■ **SOURCE MATERIAL**:
┌──
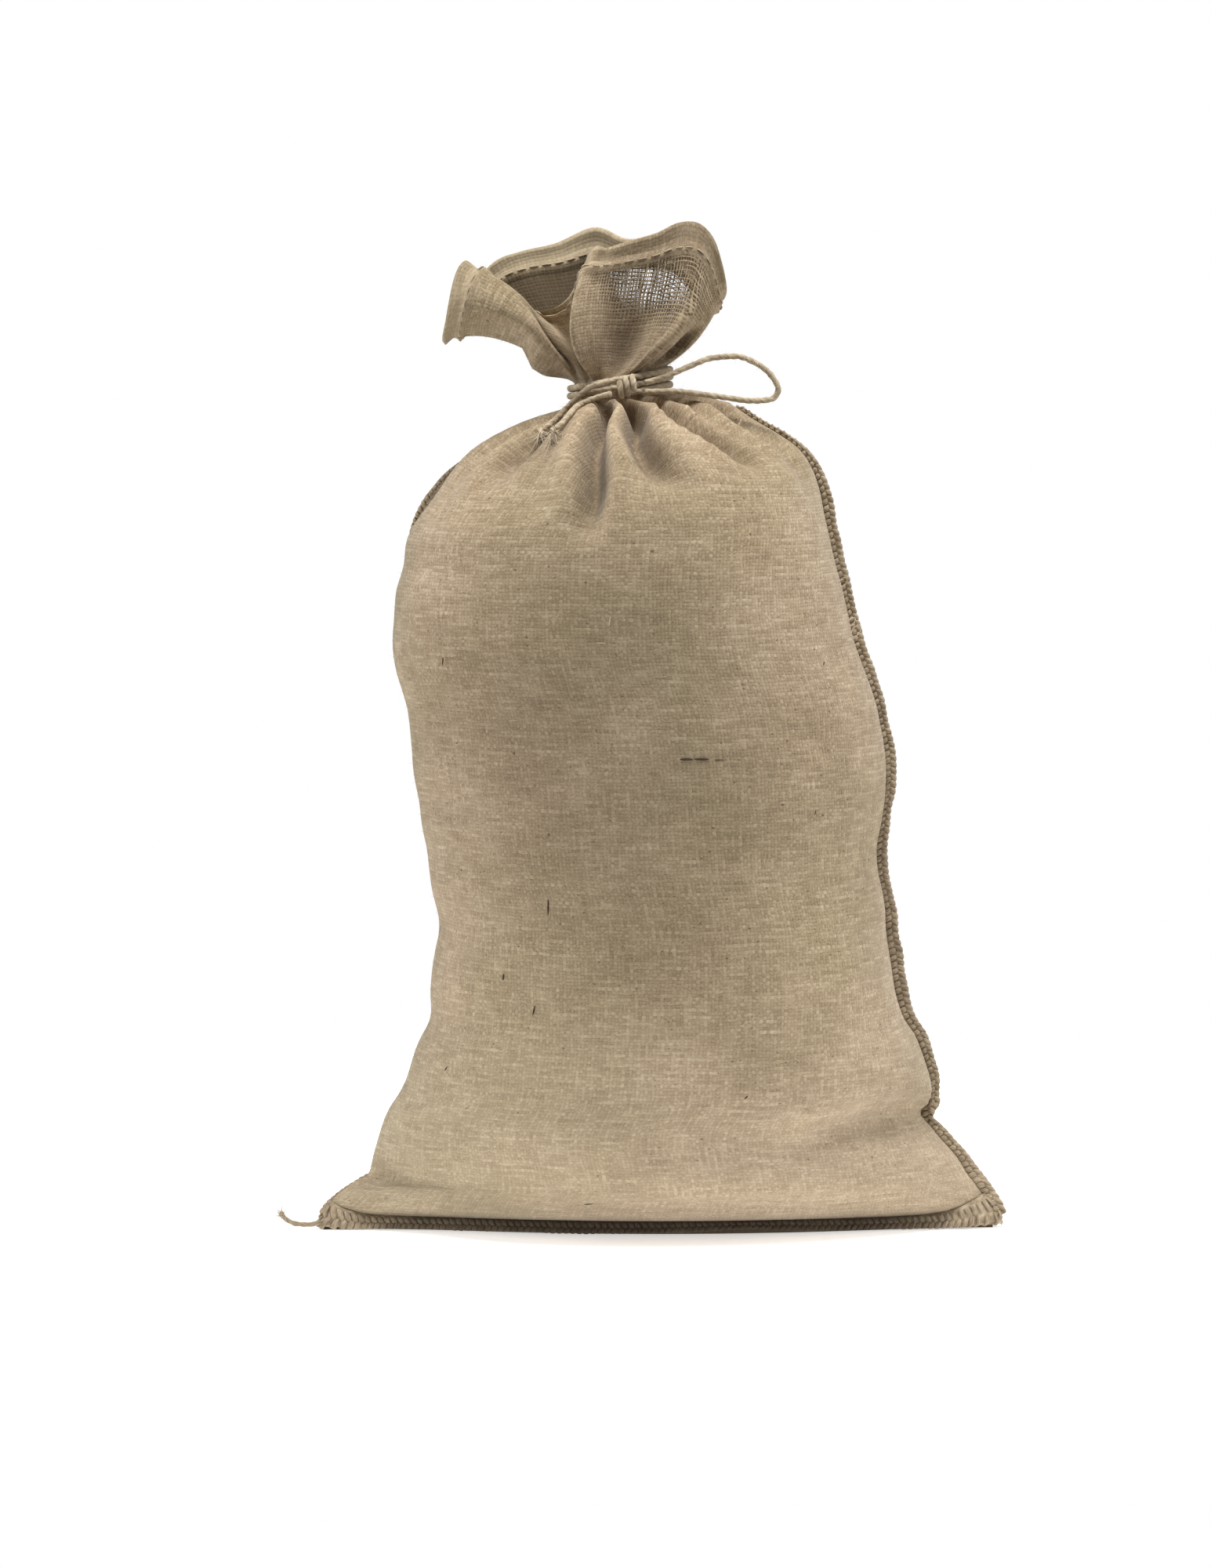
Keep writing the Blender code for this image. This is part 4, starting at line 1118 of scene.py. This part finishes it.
SEAM_DROOP = (0.45, 6.0)                  # how far its foot turns down, and over what height
SEAM_POINTS = 400
SIDE_SHADE = ((15, 45, 75, 400), (0.0, 0.06, 0.20, 0.14))  # heights, and how much painted shade they have
BOTTOM_SEAM_ENDS = (0.501, 0.9992)
BOTTOM_SEAM_LIFT = (0.79, 0.03, 2.6)      # where it is off the floor: around, width, height
BOTTOM_SEAM_OUT = 1.6                     # how far its root stands off the cloth
BOTTOM_SEAM_LEAN = 0.12
FOOT_LEVEL = 6.0
FLOOR_GAP = 0.5
# The bottom seam's top, and its painted shade: dark in the middle under the belly, light at the lit
# corners.
SkirtTop = namedtuple("SkirtTop", "x level soil")
BOTTOM_SEAM_TOP = [
    SkirtTop(-208, 17.0, 0.00),
    SkirtTop(-196, 12.5, 0.00),
    SkirtTop(-180, 8.5, 0.10),
    SkirtTop(-150, 7.5, 0.60),
    SkirtTop(-60, 8.0, 0.82),
    SkirtTop(60, 8.0, 0.82),
    SkirtTop(140, 7.5, 0.74),
    SkirtTop(166, 8.5, 0.42),
    SkirtTop(182, 11.5, 0.06),
    SkirtTop(208, 20.0, 0.00),
]
CORNER_FLARE = (0.5, 192.0, 12.0)         # it spreads at the corners: most, from x, over this
TAIL_ROUTE = [(-207.5, -21.5, 5.0), (-214, -22.5, 3.4), (-222, -24, 4.0),
              (-229, -25, 7.4), (-232, -25, 11.2)]
TAIL_WIDTH = 0.85
TAIL_STRANDS = 46
TAIL_FRAY = (7.0, 0.7)                    # length and spread of its strands


def on_cloth(places):
    """Points and outward directions at (level, around) places, between the nearest columns."""
    places = np.asarray(places, float)
    columns = column_places()
    columns = np.concatenate((columns, [columns[0] + 1]))
    row = np.interp(places[:, 0], level[:, 0], np.arange(len(level)))
    column = np.interp((places[:, 1] - columns[0]) % 1.0 + columns[0], columns, np.arange(COLUMNS + 1))
    low_row = np.minimum(row.astype(int), len(level) - 2)
    low_column = column.astype(int)
    row_part, column_part = (row - low_row)[:, None], (column - low_column)[:, None]
    after = (low_column + 1) % COLUMNS
    low_column = low_column % COLUMNS
    found = []
    for grid in (outer, outward(outer)):
        low = grid[low_row, low_column] * (1 - column_part) + grid[low_row, after] * column_part
        high = grid[low_row + 1, low_column] * (1 - column_part) + grid[low_row + 1, after] * column_part
        found.append(low * (1 - row_part) + high * row_part)
    return found[0], unit(found[1])


def braid(name, root, way, reach, material):
    """The braid of a sewn edge, from its root line out along its way.

    Its core is a flat eight-sided bar. Round it go two coils of yarn, side by side
    and wound opposite ways: each coil is an oval turned along the line, at
    s = pitch t, r = middle + half cos(2 pi t), h = thickness sin(2 pi t).
    """
    length = length_along(root)
    run = unit(np.gradient(root, axis=0))
    face = unit(np.cross(run, way))

    def seat(along, across, off):
        """Points of the braid at s, r (in parts of the reach) and h."""
        wide = np.interp(along, length, reach)
        return (read_at(along, length, root) + read_at(along, length, way) * (across * wide)[..., None]
                + read_at(along, length, face) * off[..., None])

    places = np.linspace(0, length[-1], int(length[-1] / 3))[:, None] * np.ones((1, len(BRAID_BAR)))
    across, off = BRAID_BAR.T
    core = seat(places, across * np.ones_like(places), off * SEAM_CORE / 2 * np.ones_like(places))
    pieces = [skin(f"{name}_core", core[None], tube_uv(core[None, :, 0], len(BRAID_BAR)), material)]
    turns = length[-1] / STITCH_PITCH
    for column in BRAID_COLUMNS:
        turn = np.linspace(0, turns, int(turns * STITCH_STEPS))
        angle = 2 * pi * turn * column.way_round
        wander = sum(part * np.sin(turn * waves) for part, waves in STITCH_WANDER)
        coil = seat(STITCH_PITCH * turn, column.middle + (column.half + 0.3 * wander) * np.cos(angle),
                    (SEAM_CORE / 2 + STITCH_YARN[0] * (0.7 + wander)) * np.sin(angle))
        side = 2 * pi * np.arange(STITCH_SIDES) / STITCH_SIDES
        flat = 1 / np.hypot(np.cos(side) / STITCH_YARN[0], np.sin(side) / STITCH_YARN[1])
        radius = (1 + 2 * wander)[None, :, None] * flat
        runs = read_at(STITCH_PITCH * turn, length, run)
        yarn = tubes(coil[None], radius, runs[None], sides=STITCH_SIDES)
        pieces.append(skin(f"{name}_coil", yarn, tube_uv(coil[None], STITCH_SIDES), material))
    return join(name, pieces)


def ease_line(values, passes):
    """Numbers along a line, smoothed: each becomes (before + 2 itself + after) / 4."""
    for _ in range(passes):
        between = (values[:-2] + 2 * values[1:-1] + values[2:]) / 4
        values = np.concatenate((values[:1], between, values[-1:]))
    return values


def side_root(places):
    """Root line, ways and reaches of a side seam, which points out of the cloth.

    Its ways are level, and turn down towards the floor near its foot.
    """
    fine = pass_through(places, np.linspace(0, len(places) - 1, SEAM_POINTS))
    points, ways = on_cloth(fine[:, :2])
    droop = SEAM_DROOP[0] * np.exp(-(fine[:, :1] - fine[0, 0]) / SEAM_DROOP[1])
    return points, unit(unit(ways * [1, 1, 0]) - droop * UPRIGHT), fine[:, 2]


def mark_shade(piece, axis, places, soil):
    """Mark how much painted shade each point of a piece has, read from values at places along an axis."""
    points = np.empty(3 * len(piece.data.vertices))
    piece.data.vertices.foreach_get("co", points)
    found = np.interp(points[axis::3] / MM + MIDDLE[axis], places, soil)
    piece.data.attributes.new("soil", "FLOAT", "POINT").data.foreach_set("value", found)


seam_yarn = yarn_finish("seam_yarn", SEAM_DARK, SEAM_MIDDLE, SEAM_LIGHT)
for name, places in (("side_seam_right", RIGHT_SEAM), ("side_seam_left", LEFT_SEAM)):
    root, way, reach = side_root(places)
    length = length_along(root)
    uneven = sum(part * np.sin(length / wave + start) for part, wave, start in SEAM_WAVES)
    seam = braid(f"{name}_braid", root, way, reach * (1 + uneven), seam_yarn)
    # painted shade on the side seams, less of it at their lit foot
    mark_shade(seam, 2, *SIDE_SHADE)
    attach(seam, "root")
    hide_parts(name)

lift_around, lift_width, lift_height = BOTTOM_SEAM_LIFT
most_flare, flare_from, flare_over = CORNER_FLARE
bottom_around = np.linspace(*BOTTOM_SEAM_ENDS, SEAM_POINTS)
foot = on_cloth(np.stack((np.full(SEAM_POINTS, FOOT_LEVEL), bottom_around), axis=1))[0]
skirt = np.asarray(BOTTOM_SEAM_TOP, float)
top = ease_line(np.interp(foot[:, 0], skirt[:, 0], skirt[:, 1]), 40)
root, way = on_cloth(np.stack((top, bottom_around), axis=1))
way = unit(way * [1, 1, 0])
lift = lift_height * bell(bottom_around - lift_around, lift_width)
root = root + way * BOTTOM_SEAM_OUT
flare = most_flare * part_of(np.abs(foot[:, :1]) - flare_from, flare_over) ** 2
down = unit(way * BOTTOM_SEAM_LEAN + np.sign(root[:, :1]) * flare * SIDEWAYS - UPRIGHT)
reach = (root[:, 2] - FLOOR_GAP - lift) / -down[:, 2]
bottom_seam = braid("bottom_seam_braid", root, down, reach, seam_yarn)
tail = follow(TAIL_ROUTE)
tail_yarn = twisted("bottom_seam_tail", tail, TOWARDS_FRONT, seam_yarn, TAIL_WIDTH)
fray = tuft("bottom_seam_fray", tail[-4], (-0.5, 0.0, 1.0), TAIL_STRANDS, *TAIL_FRAY, loose_jute, 5)
bottom_seam = join("bottom_seam_braid", [bottom_seam, tail_yarn, fray])
mark_shade(bottom_seam, 0, skirt[:, 0], skirt[:, 2])
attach(bottom_seam, "root")
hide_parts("bottom_seam")

# ---------------------------------------------------------------------------
# The hem's stitches: a running stitch of light jute yarn along the inner edge of the
# turned hem, which shows as short dashes on both of its faces.
HEM_STITCHES = 64
HEM_STITCH_LENGTH = 5.5
HEM_YARN = 0.42                           # its radius
HEM_YARN_ARCH = (0.6, 5.0)                # in radii: its middle stands out, and its ends dive in
HEM_YARN_OUT = 0.15
HEM_YARN_SIDES = 6
STITCH_PLACES = 7                         # rings of a stitch

row = len(plain) - 1 - int(round((HEM_DEPTH - RIDGE_BACK) / MOUTH_LENGTH * MOUTH_RINGS))
out_of_hem = -inward[row]
place = np.linspace(-0.5, 0.5, STITCH_PLACES)[None, :]
lift = (HEM_YARN * (HEM_YARN_ARCH[0] - HEM_YARN_ARCH[1] * place ** 2))[..., None]
dashes = []
for face, rings, normals in ((0, outer, out_of_hem), (1, inner, -out_of_hem)):
    normals = np.concatenate((normals, normals[:1]))
    line = np.concatenate((rings[row], rings[row, :1])) + HEM_YARN_OUT * normals
    length = length_along(line)
    middle = (np.arange(HEM_STITCHES) + 0.5 * face + 0.25) / HEM_STITCHES * length[-1]
    along = middle[:, None] + place * HEM_STITCH_LENGTH
    dashes.append(read_at(along, length, line) + lift * read_at(along, length, normals))
dashes = np.concatenate(dashes)
thickness = HEM_YARN * np.ones(dashes.shape[:2] + (HEM_YARN_SIDES,))
stitches = tubes(dashes, thickness, np.array([0.1, 0.2, 1.0]), sides=HEM_YARN_SIDES)
hem_stitches = skin("hem_stitches", stitches, tube_uv(dashes, HEM_YARN_SIDES), twine_jute)
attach(hem_stitches, "root")

# ---------------------------------------------------------------------------
# Slubs and flecks: short thick places in the yarns of the cloth, most of them dark
# bits of jute bark that were spun in. They lie in the face of the cloth.
Fleck = namedtuple("Fleck", "around level turn length width")
DARK_FLECKS = [
    Fleck(0.775, 296, -1, 8, 1.7),
    Fleck(0.785, 296, -1, 9, 1.5),
    Fleck(0.797, 295.5, 0, 6, 0.7),
    Fleck(0.669, 207, 78, 10, 1.1),
    Fleck(0.628, 163, 80, 4, 1.1),
    Fleck(0.655, 144, 80, 6, 1.0),
    Fleck(0.588, 104, 60, 3, 0.9),
    Fleck(0.610, 352, 70, 5, 0.9),
    Fleck(0.796, 93, 40, 3, 0.9),
    Fleck(0.713, 25, 10, 5, 0.8),
    Fleck(0.870, 262, 80, 3, 0.7),
    Fleck(0.905, 350, 30, 3, 0.7),
    Fleck(0.300, 300, 5, 8, 0.9),
    Fleck(0.180, 150, 80, 6, 0.9),
]
LIGHT_SLUBS = [
    Fleck(0.742, 378, 80, 7, 0.8),
    Fleck(0.735, 365, 0, 6, 0.6),
    Fleck(0.770, 345, 2, 9, 0.6),
    Fleck(0.660, 318, 0, 8, 0.5),
    Fleck(0.830, 235, 88, 10, 0.5),
    Fleck(0.640, 225, 2, 12, 0.5),
    Fleck(0.560, 330, 3, 9, 0.5),
    Fleck(0.850, 180, 0, 9, 0.5),
    Fleck(0.280, 220, 1, 10, 0.6),
]
BARK_DARK = (0.020, 0.013, 0.008, 1.0)
BARK_MIDDLE = (0.050, 0.032, 0.018, 1.0)
BARK_LIGHT = (0.110, 0.075, 0.045, 1.0)
FLECK_RINGS = 9
FLECK_SIDES = 6
FLECK_OUT = 0.05                          # its middle lies this far off the cloth


def flecks(name, places, material):
    """Short tapered yarns laid in the face of the cloth, each turned from level.

    The radius along one is half its width times sqrt(1 - s^2), for s from -1 to 1.
    """
    lines = []
    place = np.linspace(-0.5, 0.5, FLECK_RINGS)
    for fleck in places:
        centre, beside = on_cloth([(fleck.level, fleck.around), (fleck.level, fleck.around + 0.01)])[0]
        per_mm = 0.01 / np.linalg.norm(beside - centre)
        rise = place * fleck.length * np.sin(radians(fleck.turn))
        side = place * fleck.length * np.cos(radians(fleck.turn)) * per_mm
        points, normals = on_cloth(np.stack((fleck.level + rise, fleck.around + side), axis=1))
        lines.append(points + normals * FLECK_OUT)
    lines = np.stack(lines)
    swell = np.sqrt(np.clip(1 - (2 * np.linspace(-0.48, 0.48, FLECK_RINGS)) ** 2, 0.02, 1))
    radius = np.array([fleck.width / 2 for fleck in places])[:, None, None]
    thickness = radius * swell[None, :, None] * np.ones(FLECK_SIDES)
    yarns = tubes(lines, thickness, np.array([0.3, 1.0, 0.2]), sides=FLECK_SIDES)
    return skin(name, yarns, tube_uv(lines, FLECK_SIDES), material)


bark = yarn_finish("jute_bark", BARK_DARK, BARK_MIDDLE, BARK_LIGHT)
for piece in (flecks("bark_flecks", DARK_FLECKS, bark), flecks("light_slubs", LIGHT_SLUBS, twine_jute)):
    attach(piece, "root")

# ---------------------------------------------------------------------------
# Loose fibres: jute sheds fine hairs all over the cloth, and a few broken yarns
# stand in loops where the side seam has rubbed.
CLOTH_HAIRS = 4200
CLOTH_HAIR_LENGTH = 2.8
HAIR_STAND = 0.45                         # how much a hair stands up from the cloth
BROKEN_YARN = 0.32                        # radius
BROKEN_POINTS = 24
BROKEN_SIDES = 5
BROKEN_TURN = (-0.15, 1.15)               # parts of a turn: both ends cross where it leaves the cloth
BROKEN_LEAN = np.array([0.3, 0.0, 1.0])   # the way it runs along the cloth
Broken = namedtuple("Broken", "around level rise size")
BROKEN_YARNS = [
    Broken(0.985, 366, 3.0, 7.0),
    Broken(0.978, 372, 2.2, 5.0),
    Broken(0.975, 396, 2.5, 6.0),
    Broken(0.930, 494, 2.0, 5.0),
]

random = np.random.default_rng(11)
rows = random.integers(6, len(outer) - 2, CLOTH_HAIRS)
columns = random.integers(0, COLUMNS, CLOTH_HAIRS)
normals = outward(outer)[rows, columns]
ways = unit(HAIR_STAND * normals + unit(random.normal(0, 1, (CLOTH_HAIRS, 3))))
ways = ways * np.sign((ways * normals).sum(axis=1, keepdims=True))
fibres.append(hairs("cloth_hairs", outer[rows, columns], ways, CLOTH_HAIR_LENGTH, HAIR_RADIUS,
                    random, loose_jute))
for broken in BROKEN_YARNS:
    foot, normal = [found[0] for found in on_cloth([(broken.level, broken.around)])]
    turn = np.linspace(*BROKEN_TURN, BROKEN_POINTS)[:, None] * 2 * pi
    loop = foot + normal * broken.rise * (1 - np.cos(turn))
    loop = loop + BROKEN_LEAN * broken.size / 2 * np.sin(turn)
    thickness = BROKEN_YARN * np.ones((1, BROKEN_POINTS, BROKEN_SIDES))
    yarn = tubes(loop[None], thickness, np.array([0.0, 1.0, 0.1]), sides=BROKEN_SIDES)
    fibres.append(skin("broken_yarn", yarn, tube_uv(loop[None], BROKEN_SIDES), loose_jute))
loose_fibres = join("loose_fibres", fibres)
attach(loose_fibres, "root")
└──
■ **WHAT THIS TASK INVOLVES**: Restate the listing exactly, starting at its first line and ending at the line where "TAIL_FRAY = (7.0, 0.7)" occurs; include both and no other lines.

■ **EXERCISE RESULT**:
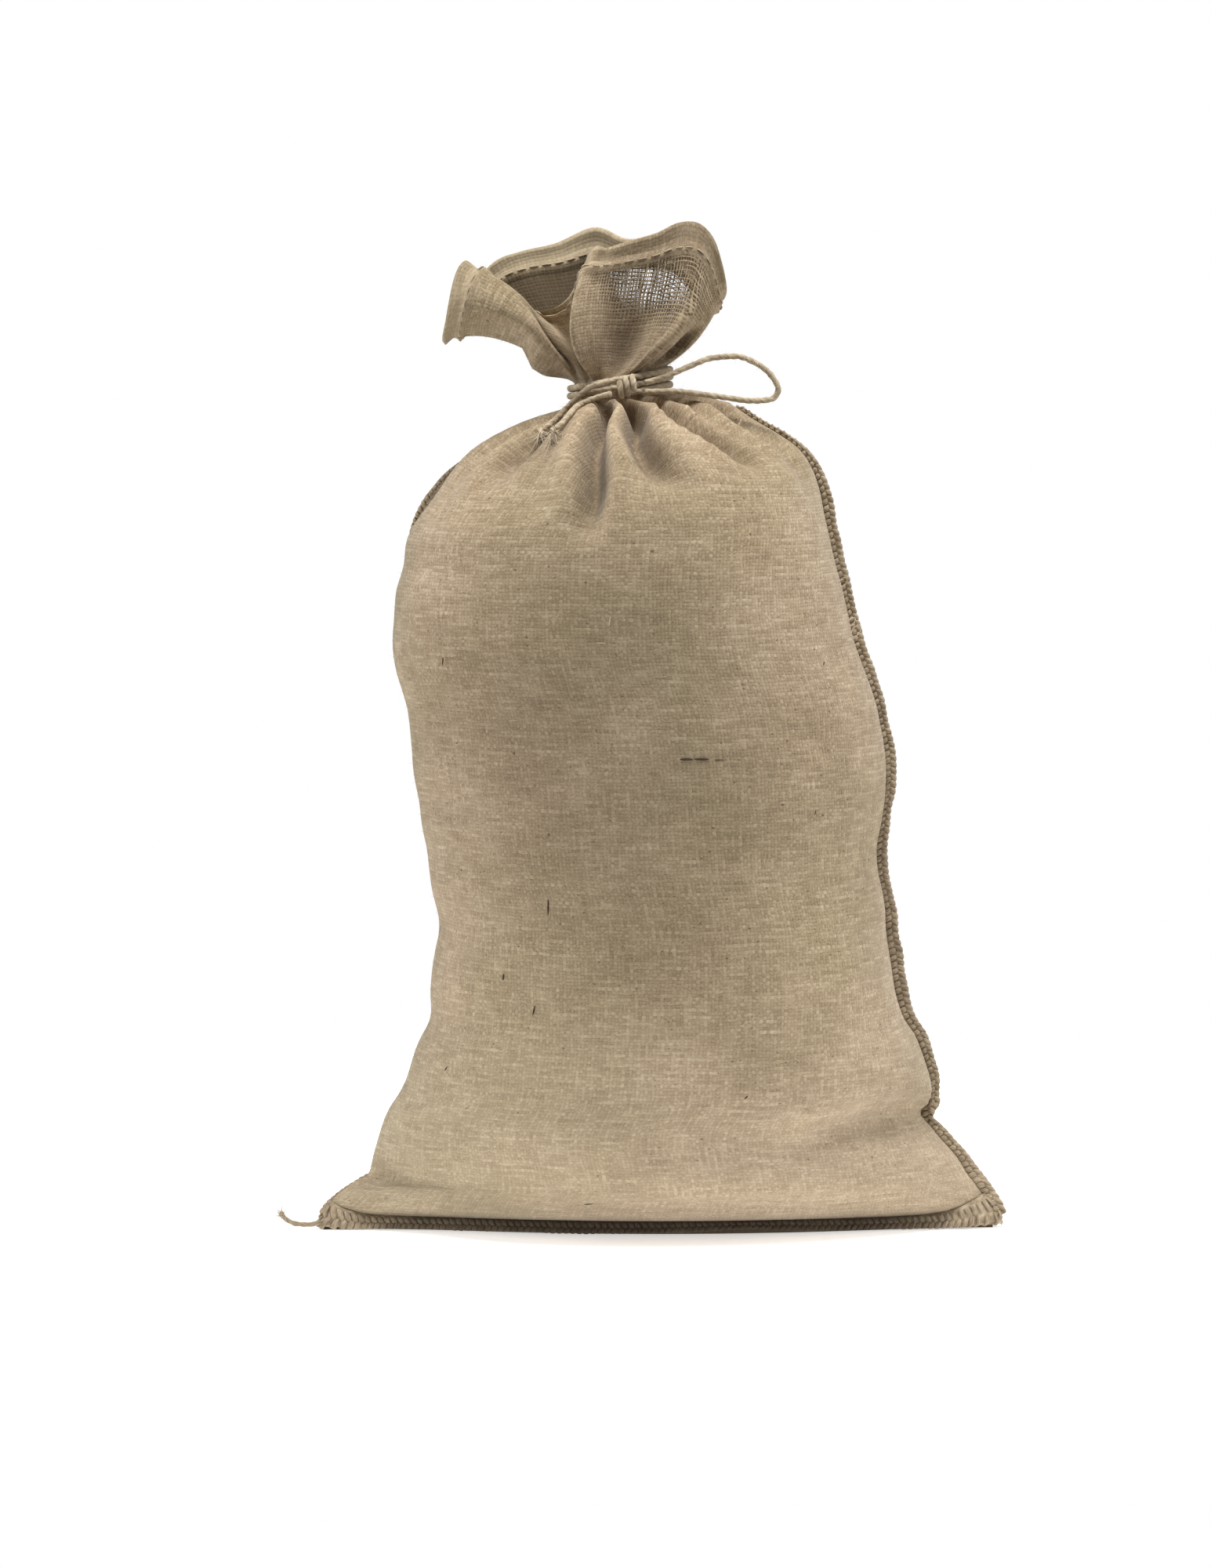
Keep writing the Blender code for this image. This is part 4, starting at line 1118 of scene.py. This part finishes it.
SEAM_DROOP = (0.45, 6.0)                  # how far its foot turns down, and over what height
SEAM_POINTS = 400
SIDE_SHADE = ((15, 45, 75, 400), (0.0, 0.06, 0.20, 0.14))  # heights, and how much painted shade they have
BOTTOM_SEAM_ENDS = (0.501, 0.9992)
BOTTOM_SEAM_LIFT = (0.79, 0.03, 2.6)      # where it is off the floor: around, width, height
BOTTOM_SEAM_OUT = 1.6                     # how far its root stands off the cloth
BOTTOM_SEAM_LEAN = 0.12
FOOT_LEVEL = 6.0
FLOOR_GAP = 0.5
# The bottom seam's top, and its painted shade: dark in the middle under the belly, light at the lit
# corners.
SkirtTop = namedtuple("SkirtTop", "x level soil")
BOTTOM_SEAM_TOP = [
    SkirtTop(-208, 17.0, 0.00),
    SkirtTop(-196, 12.5, 0.00),
    SkirtTop(-180, 8.5, 0.10),
    SkirtTop(-150, 7.5, 0.60),
    SkirtTop(-60, 8.0, 0.82),
    SkirtTop(60, 8.0, 0.82),
    SkirtTop(140, 7.5, 0.74),
    SkirtTop(166, 8.5, 0.42),
    SkirtTop(182, 11.5, 0.06),
    SkirtTop(208, 20.0, 0.00),
]
CORNER_FLARE = (0.5, 192.0, 12.0)         # it spreads at the corners: most, from x, over this
TAIL_ROUTE = [(-207.5, -21.5, 5.0), (-214, -22.5, 3.4), (-222, -24, 4.0),
              (-229, -25, 7.4), (-232, -25, 11.2)]
TAIL_WIDTH = 0.85
TAIL_STRANDS = 46
TAIL_FRAY = (7.0, 0.7)                    # length and spread of its strands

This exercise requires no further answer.